-- Listing --

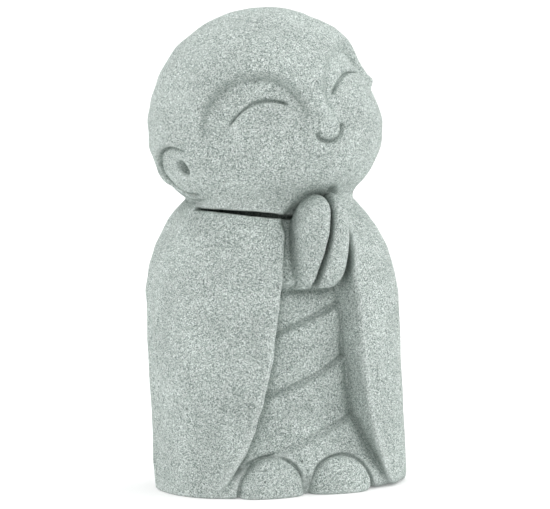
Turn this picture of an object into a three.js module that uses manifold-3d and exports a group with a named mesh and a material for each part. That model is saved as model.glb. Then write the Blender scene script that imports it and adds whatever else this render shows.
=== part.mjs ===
// A small jizo statue, cast in one piece: a child monk with a round, tilted head, hands pressed together in
// greeting, a long sleeved cloak that opens over a draped robe, and two bare feet under the hem.
// Millimetres, +Z up. The statue faces -Y, so its own left side is +X. It stands on its flat underside.
import * as THREE from 'three';
import { mergeVertices } from 'three/addons/utils/BufferGeometryUtils.js';
import Module from 'manifold-3d';

const wasm = await Module();
wasm.setup();

// ---- driving dimensions ----------------------------------------------------------------------------------
const HEIGHT = 80;
const SCALE = HEIGHT / 79.7; // the sizes below describe a statue 79.7 high

// The middle of the statue's outline seen from above, in the frame that the sizes below use. The origin
// goes under it.
const MIDDLE = { x: -0.05 * SCALE, y: -0.59 * SCALE };

// Cloak: an upright rounded column that closes over the shoulders like a dome.
const CLOAK = {
  halfWidth: 21 * SCALE,
  halfDepth: 17.5 * SCALE,
  squareness: 2.3, // 2 would be an ellipse
  shoulderStart: 31 * SCALE, // where the sides begin to turn in
  domeRise: 22.5 * SCALE,
  top: 50 * SCALE,
  edgeRound: 0.8 * SCALE, // rounding at the bottom edge
  lean: -0.027, // sideways, for each millimetre of height
  baseX: 0.4 * SCALE,
};

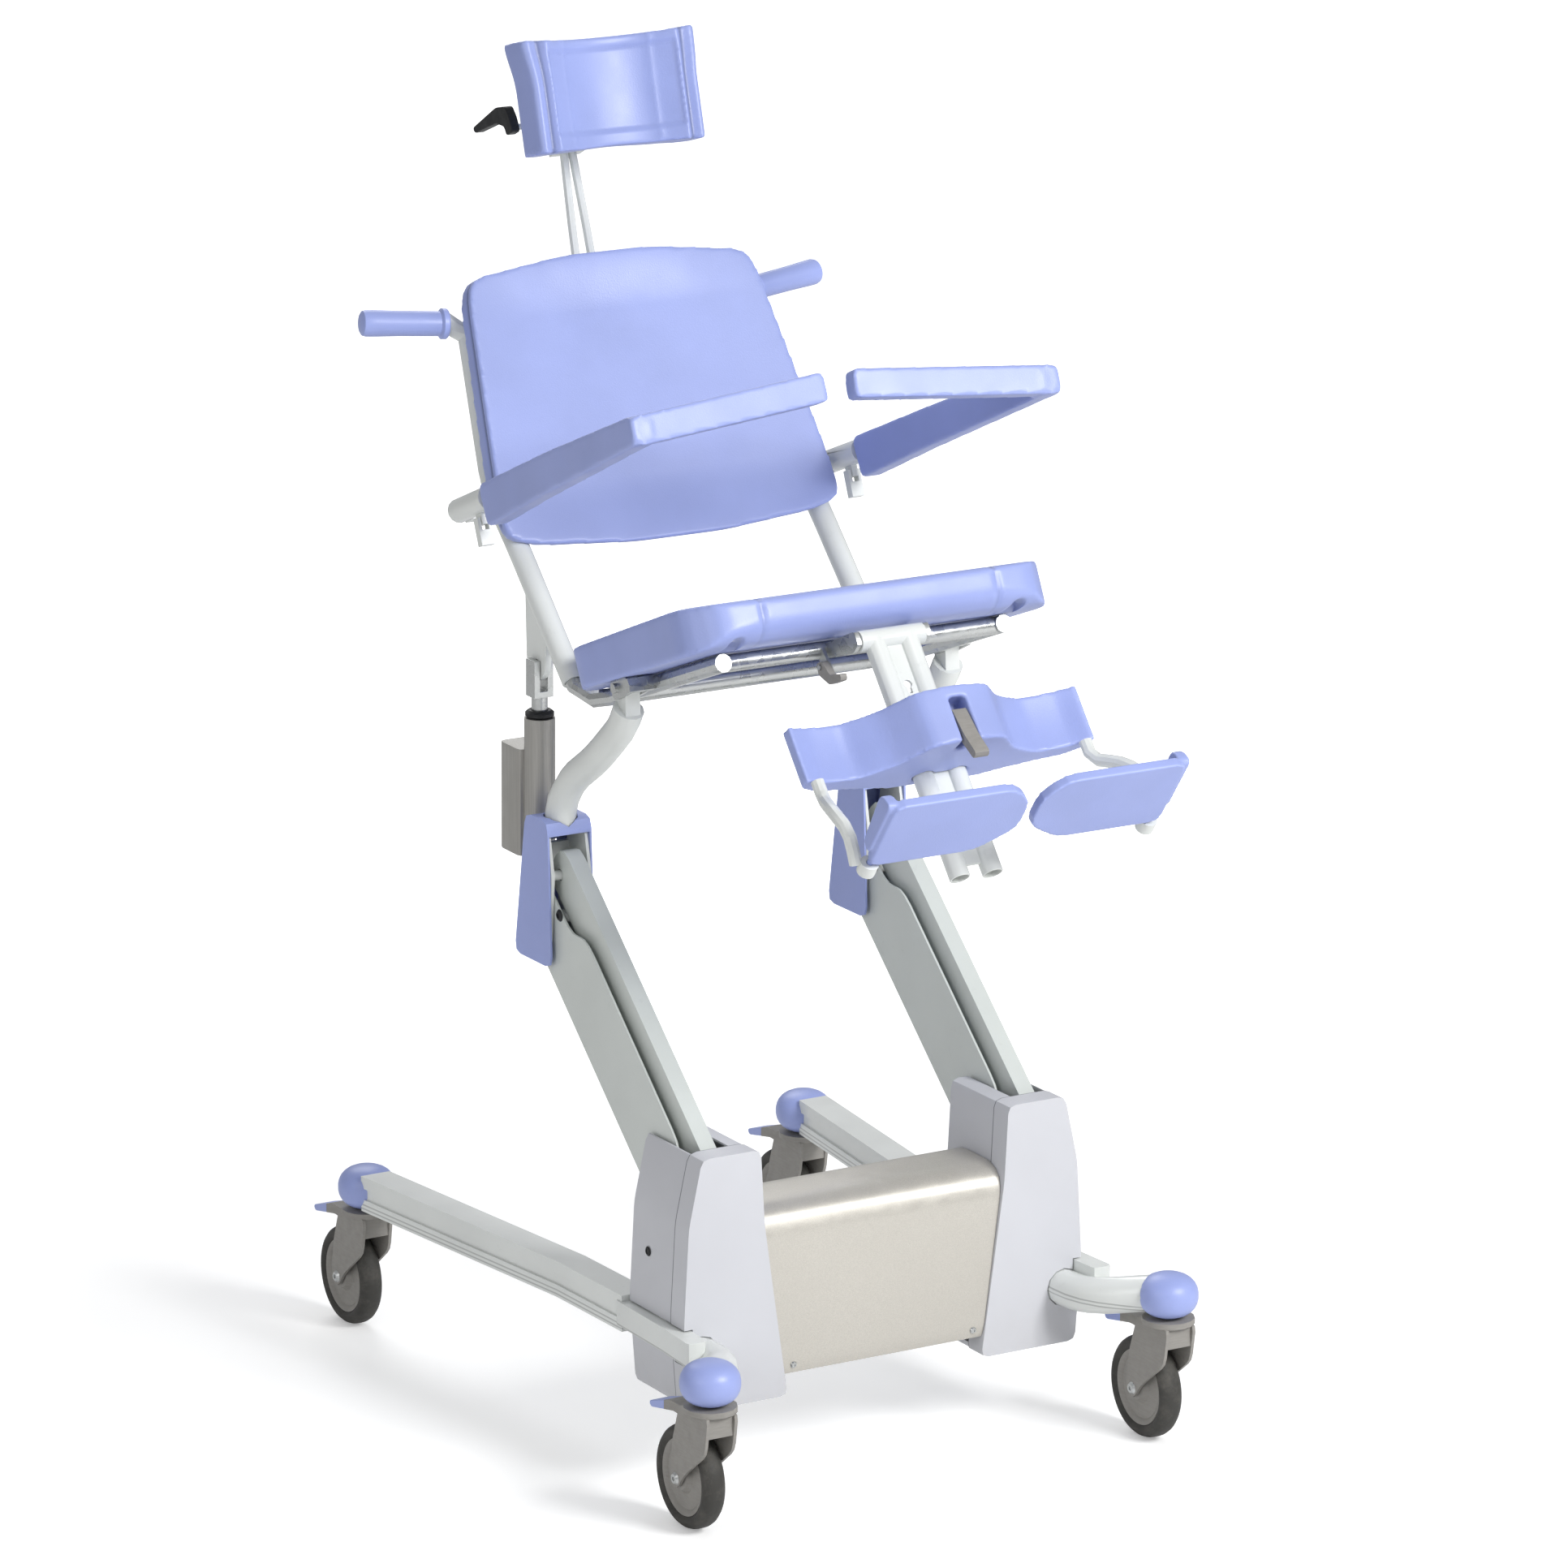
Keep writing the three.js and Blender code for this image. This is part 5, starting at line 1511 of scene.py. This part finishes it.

-- Problem description --
Your task is to output the full set of records exactly as presented.

-- Answer below --
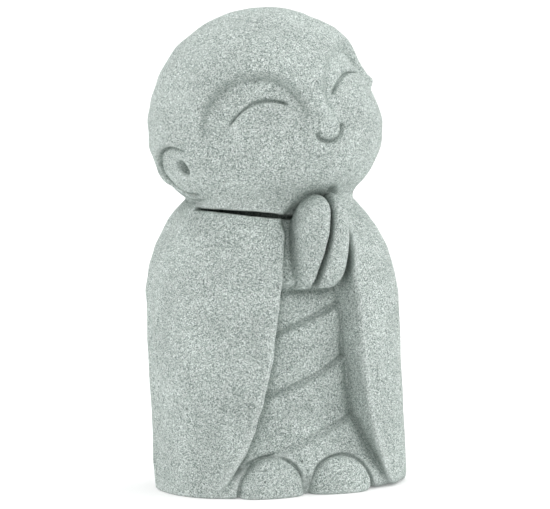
Turn this picture of an object into a three.js module that uses manifold-3d and exports a group with a named mesh and a material for each part. That model is saved as model.glb. Then write the Blender scene script that imports it and adds whatever else this render shows.
=== part.mjs ===
// A small jizo statue, cast in one piece: a child monk with a round, tilted head, hands pressed together in
// greeting, a long sleeved cloak that opens over a draped robe, and two bare feet under the hem.
// Millimetres, +Z up. The statue faces -Y, so its own left side is +X. It stands on its flat underside.
import * as THREE from 'three';
import { mergeVertices } from 'three/addons/utils/BufferGeometryUtils.js';
import Module from 'manifold-3d';

const wasm = await Module();
wasm.setup();

// ---- driving dimensions ----------------------------------------------------------------------------------
const HEIGHT = 80;
const SCALE = HEIGHT / 79.7; // the sizes below describe a statue 79.7 high

// The middle of the statue's outline seen from above, in the frame that the sizes below use. The origin
// goes under it.
const MIDDLE = { x: -0.05 * SCALE, y: -0.59 * SCALE };

// Cloak: an upright rounded column that closes over the shoulders like a dome.
const CLOAK = {
  halfWidth: 21 * SCALE,
  halfDepth: 17.5 * SCALE,
  squareness: 2.3, // 2 would be an ellipse
  shoulderStart: 31 * SCALE, // where the sides begin to turn in
  domeRise: 22.5 * SCALE,
  top: 50 * SCALE,
  edgeRound: 0.8 * SCALE, // rounding at the bottom edge
  lean: -0.027, // sideways, for each millimetre of height
  baseX: 0.4 * SCALE,
};

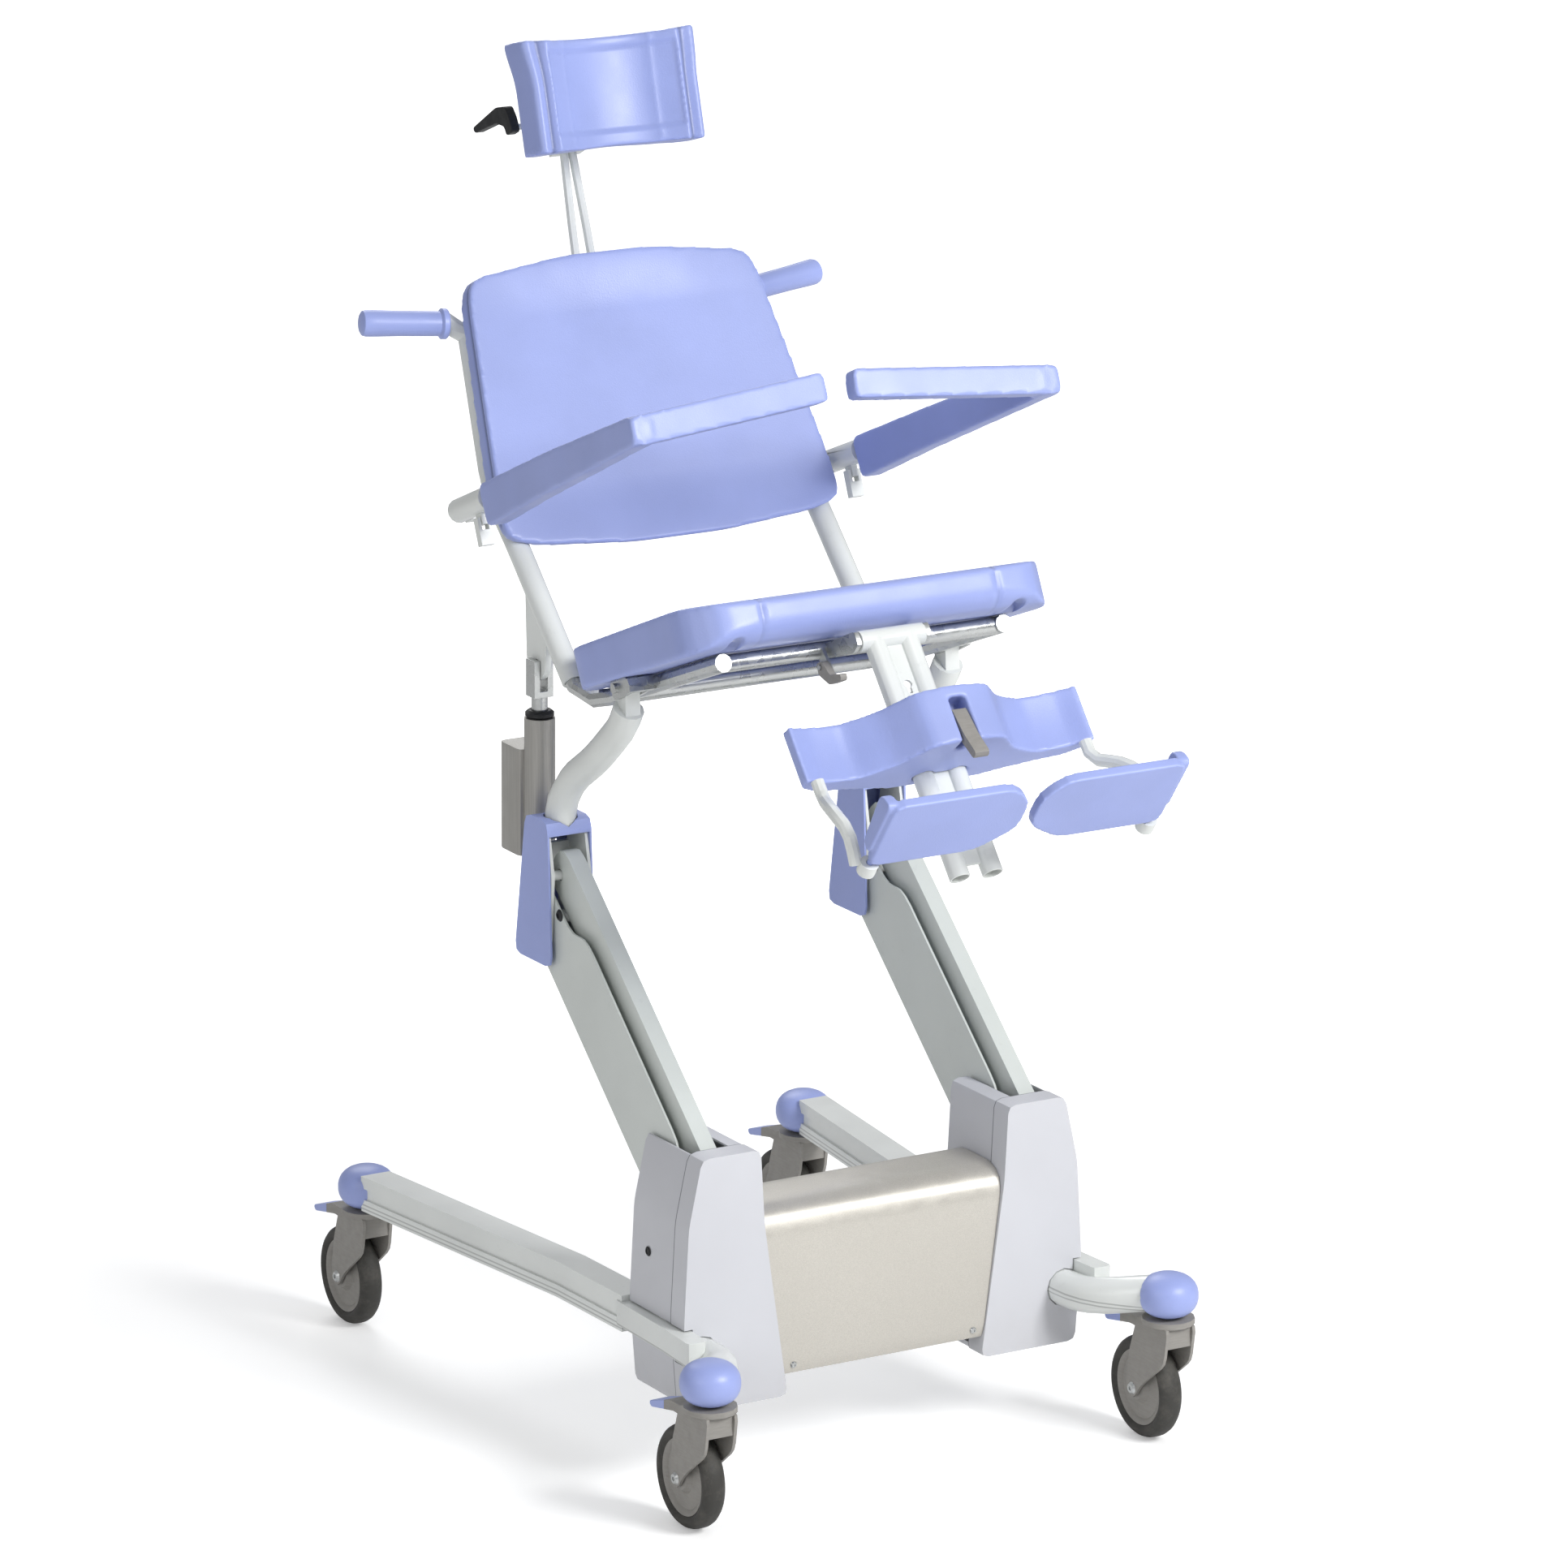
Keep writing the three.js and Blender code for this image. This is part 5, starting at line 1511 of scene.py. This part finishes it.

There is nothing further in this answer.